Gotham Greens’ farm will also employ about 60 people locally. But inside, it has less of a space-age feel, primarily because the company uses the sun instead of LEDs as its main source of light, and thus, plant energy. The space is vast, with leafy greens snuggled up to each other in rows as far as the eye can see, but it looks more like a turned-up version of a typical greenhouse. The technology used to irrigate, deliver nutrients, and move rows from seed to harvest is barely visible.
Since its launch in 2009, Gotham expanded within New York and also built farms in Chicago and Providence, Rhode Island. The Baltimore farm is the seventh, coming in around $11 million to build, and an eighth will be up and running soon in Denver. With each new location, the scale has grown, from the original 15,000 square feet to this newest iteration, which is six times the size with more advanced systems in terms of sensors, data, climate control, and automation.
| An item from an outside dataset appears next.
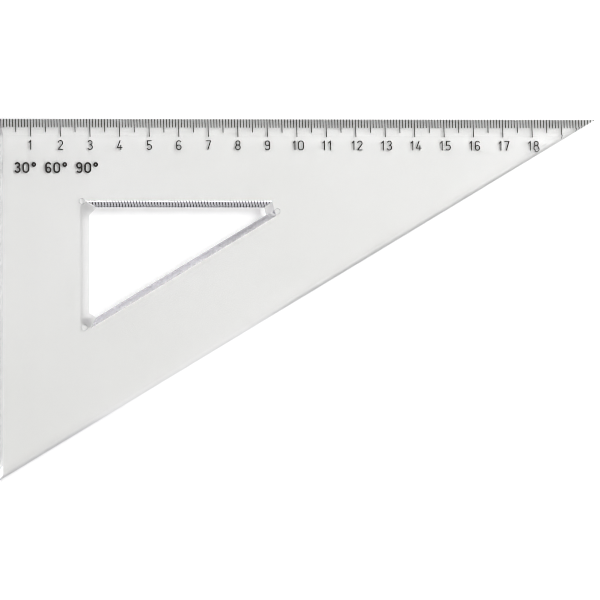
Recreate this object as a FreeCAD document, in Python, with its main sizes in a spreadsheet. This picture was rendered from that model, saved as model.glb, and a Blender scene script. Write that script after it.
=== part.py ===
"""Set square, 30/60/90 degrees: one clear moulded plate with a printed scale.

Millimetres, +Z up. The origin is the centre of the bounding box, on the surface that the
nibs stand on. The scale edge is the +Y side, the short leg the -X side, and the zero of
the scale is the right-angle corner. Outlines are dimensioned from that zero corner, with
x along the scale edge and y negative into the plate.
"""
import FreeCAD
import Part
import math
import os
import re
from collections import namedtuple

import Sketcher

SHEET = "sizes"

SIZES = {
    # plate
    "long_leg": (201.7, "length of the scale edge, corner to corner"),
    "sharp_angle": (30, "angle between the scale edge and the hypotenuse, degrees"),
    "thickness": (2.1, "plate thickness"),
    "land": (0.35, "height of the upright face left at each outer edge"),
    "scale_facet": (5.3, "width of the sloping facet along the scale"),
    "short_leg_bevel": (0.4, "width of the steep bevel on the short leg"),
    "hypotenuse_bevel": (1.8, "width of the bevel on the hypotenuse"),
    # window: an undercut triangle with cut-off corners, measured where it is narrowest, on top
    "window_from_short_leg": (29.4, "short leg to window"),
    "window_from_scale": (28.5, "scale edge to window"),
    "window_length": (64.3, "window along the scale, measured to its sharp corner"),
    "right_corner_cut": (2.6, "side length cut off the window's 90 degree corner"),
    "blunt_corner_cut": (3.0, "side length cut off the window's 60 degree corner"),
    "sharp_corner_cut": (5.0, "side length cut off the window's 30 degree corner"),
    "window_lip": (0.1, "height of the upright lip at the top of the window's wall"),
    "side_flare": (2.05, "how far the window's sides spread outwards by the underside"),
    "corner_flare": (3.5, "how far its cut-off corners spread outwards by the underside"),
    # nibs, moulded on the underside so that wet ink can't creep under the plate
    "nib_height": (0.4, "how far the nibs hold the plate off the paper"),
    "nib_radius": (0.95, "radius of a nib"),
    "nib_round": (0.25, "rounding of a nib's foot"),
    "nib_distance": (4.55, "from the middle of a cut-off window corner to the nib behind it"),
    # print, on the underside
    "print_thickness": (0.05, "thickness of the ink"),
    "scale_start": (0.2, "short leg to the middle of the scale's zero mark"),
    "graduation": (1.0, "one division of the scale"),
    "mark_width": (0.28, "width of a mark"),
    "unit_mark": (2.85, "length of a millimetre mark"),
    "half_mark": (4.5, "length of a five-millimetre mark"),
    "full_mark": (5.7, "length of a centimetre mark"),
    "line_height": (2.87, "height of a numeral, between the centres of its strokes"),
    "line_width": (0.31, "width of a numeral's strokes"),
    "baseline": (9.85, "scale edge to the centre of the numerals' lowest strokes"),
    "pair_shift": (0.34, "how far a two-digit numeral stands to the right of its mark"),
    "label_height": (3.0, "height of the angle label, between the centres of its strokes"),
    "label_width": (0.52, "width of the angle label's strokes"),
    "label_from_short_leg": (5.7, "short leg to the middle of the angle label's first digit"),
    "label_baseline": (17.2, "scale edge to the centre of the angle label's lowest strokes"),
    "clip_margin": (2.0, "how far the trimming cuts reach past the print"),
}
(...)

CEO and co-founder Viraj Puri says the company was especially interested in Sparrows Point because urban revitalization is a part of the company’s larger goals. “We’re not single-handedly changing neighborhoods and cities,” he says. “But we are helping to raise the profile of some of these areas, to attract other businesses, and be a catalyst for additional urban renewal.”
Produce from Bowery and Gotham Greens will be sold throughout Maryland and surrounding states at various grocery stores, such as Whole Foods for the latter, and both will also court chefs throughout the region. As for small, local farms, Jon Shaw isn’t worried. “We have a relationship with restaurants. . . they want to be catered to, they want specialized [products],” he says. “And I think there’s a really strong inclination from chefs that buy locally to buy from soil-based farms.”
Plus, Fain says, “When you look at the demand for local food right now, it far, far outpaces the supply.”